Canola can be hayed or ensiled and fed to livestock. It's a pretty common practice in Australia and Canada.
Canola forage not the best feed, but most of the reported problems have involved only a small number of animals from each herd, and almost all of the problems have been associated with a rapid change of diet.
J.W. Schroeder, North Dakota State University Extension dairy specialist, offers the following tips on feeding canola:
Do not offer large amounts of canola hay or silage to stock. Introduce it slowly by replacing a part of the diet and increasing the proportion of canola fodder during a period of days, or blending it in a total mixed ration.
For confined stock, try to offer a mixture of fodder types, at least for the first two weeks of using canola. Stock with access to dry pasture when introduced to canola fodder should have no problems.

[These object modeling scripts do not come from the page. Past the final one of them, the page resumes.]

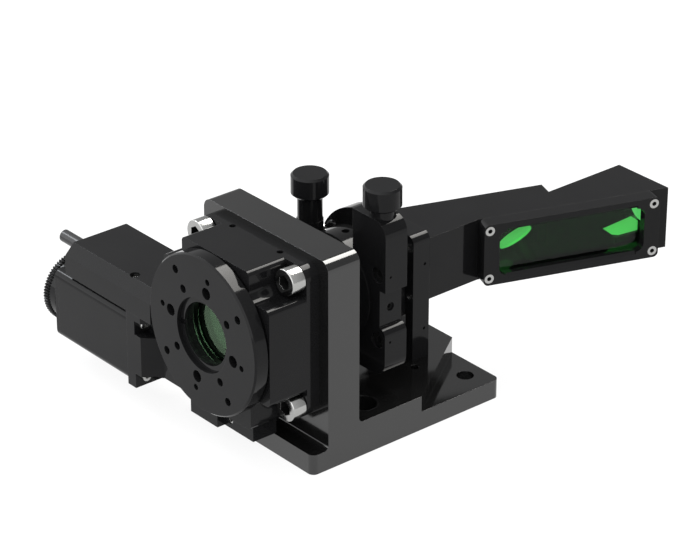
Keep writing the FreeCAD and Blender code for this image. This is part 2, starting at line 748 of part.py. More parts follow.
def make_worm():
    half = "worm_length / 2"
    bore = "worm_shaft_radius + fit_gap"
    barrel = [(bore, "-" + half), ("worm_radius", "-" + half)]
    for turn in range(-5, 6):
        for radius, shift in (("worm_radius", "- thread_depth"), ("worm_radius - thread_depth", ""),
                              ("worm_radius", "+ thread_depth")):
            barrel.append((radius, "thread_pitch * %d %s" % (turn, shift)))
    piece("worm", turned("X", barrel + [("worm_radius", half), (bore, half)], WORM))
    piece("worm_shaft", rod("X", "worm_shaft_radius", "worm_shaft_start", "worm_tunnel_end - fit_gap",
                            WORM))
    ends = [("worm_tunnel_end - worm_bearing_width", "worm_tunnel_end"),
            ("-lobe_half", "-lobe_half + worm_bearing_width")]
    piece("worm_bearings", group(*[ring("X", "worm_tunnel - fit_gap", "worm_shaft_radius + fit_gap", a, b,
                                        WORM)
                                   for a, b in ends]))
    end = "coupling_start + coupling_length"
    middle = "worm_shaft_start - 0.5"
    sleeve = turned("X", [("motor_shaft_radius + fit_gap", "coupling_start"),
                          ("coupling_radius", "coupling_start"),
                          ("coupling_radius", end), ("worm_shaft_radius + fit_gap", end),
                          ("worm_shaft_radius + fit_gap", middle),
                          ("motor_shaft_radius + fit_gap", middle)], WORM)
    slits = []
    for turn in range(4):
        start = "coupling_start + coupling_length * %.2f" % (0.3 + 0.12 * turn)
        slits.append(ring("X", "coupling_radius + 1", "coupling_radius - coupling_slit_depth", start,
                          start + " + coupling_slit", WORM))
    piece("shaft_coupling", carved(sleeve, *slits))
    piece("motor_shaft", rod("X", "motor_shaft_radius", "hand_knob_start + 1", "motor_shaft_end", WORM))
    edge = "hand_knob_edge"
    end = "hand_knob_start + hand_knob_width"
    grip = turned("X", [("motor_shaft_radius + fit_gap", "hand_knob_start"),
                        ("hand_knob_radius - " + edge, "hand_knob_start"),
                        ("hand_knob_radius", "hand_knob_start + " + edge),
                        ("hand_knob_radius", end + " - " + edge),
                        ("hand_knob_radius - " + edge, end), ("motor_shaft_radius + fit_gap", end)], WORM)
    knurls = []
    for number in range(36):
        angle = 10 * number
        spot = ("worm_y + hand_knob_radius * cos(%d * 1deg)" % angle,
                "worm_z + hand_knob_radius * sin(%d * 1deg)" % angle)
        knurls.append(rod("X", "knurl_radius", "hand_knob_start - 1", end + " + 1", spot))
    piece("hand_knob", carved(grip, *knurls))
    block = span(("cover_left", "cover_step"), ("stage_front", "cover_rear"),
                 ("cover_bottom", "axis_height - stage_half - lobe_drop"))
    tail = span(("cover_step", "cover_right"), ("stage_front + cover_setback", "cover_rear"),
                ("cover_bottom", "axis_height - stage_half - lobe_drop"))
    seat = "stage_front + cover_setback"
    hole = rod("Y", "cover_screw_radius + fit_gap", seat + " - 1", seat + " + cover_screw_length",
               ("cover_screw_x", "cover_screw_z"))
    piece("worm_cover", carved(joined(block, tail), hole))
    grub = rod("Y", "cover_screw_radius", seat + " + 0.3", seat + " + cover_screw_length",
               ("cover_screw_x", "cover_screw_z"))
    socket = hexagon("Y", "cover_screw_radius * 0.55", seat, seat + " + 1.8",
                     ("cover_screw_x", "cover_screw_z"))
    piece("worm_cover_screw", carved(grub, socket))


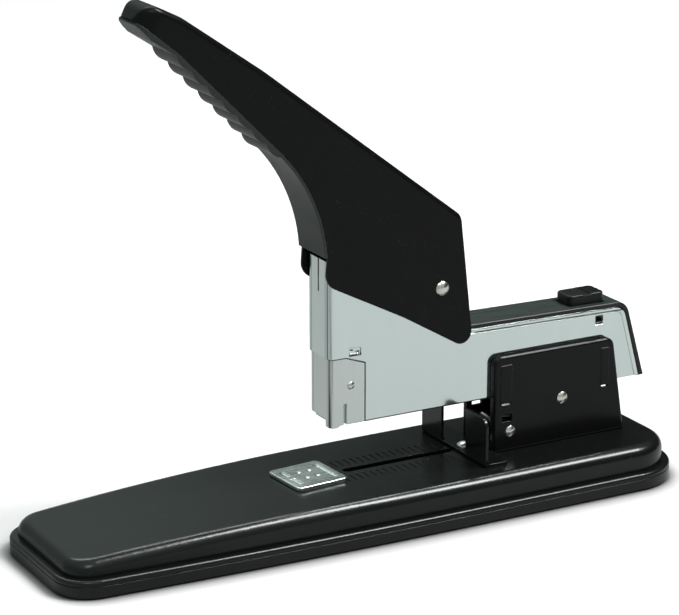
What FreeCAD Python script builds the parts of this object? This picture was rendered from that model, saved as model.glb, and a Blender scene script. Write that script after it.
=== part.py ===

Watch stock for any signs of nitrate poisoning or sensitivity to light. The symptoms of nitrate poisoning are profuse scouring, a sudden drop in milk production, rough coat, and occasionally shivering and staggers. The symptoms of photosensitization are reddening or scabs on the ears, muzzle or other areas.
Learn all you can about the history of the crop. Ask the grower how much and when nitrogen fertilizer was applied, and the level of drought stress in the crop. Fodder made from crops that were badly stressed or had high applications of top-dressed nitrogen fertilizer may have increased levels of nitrates.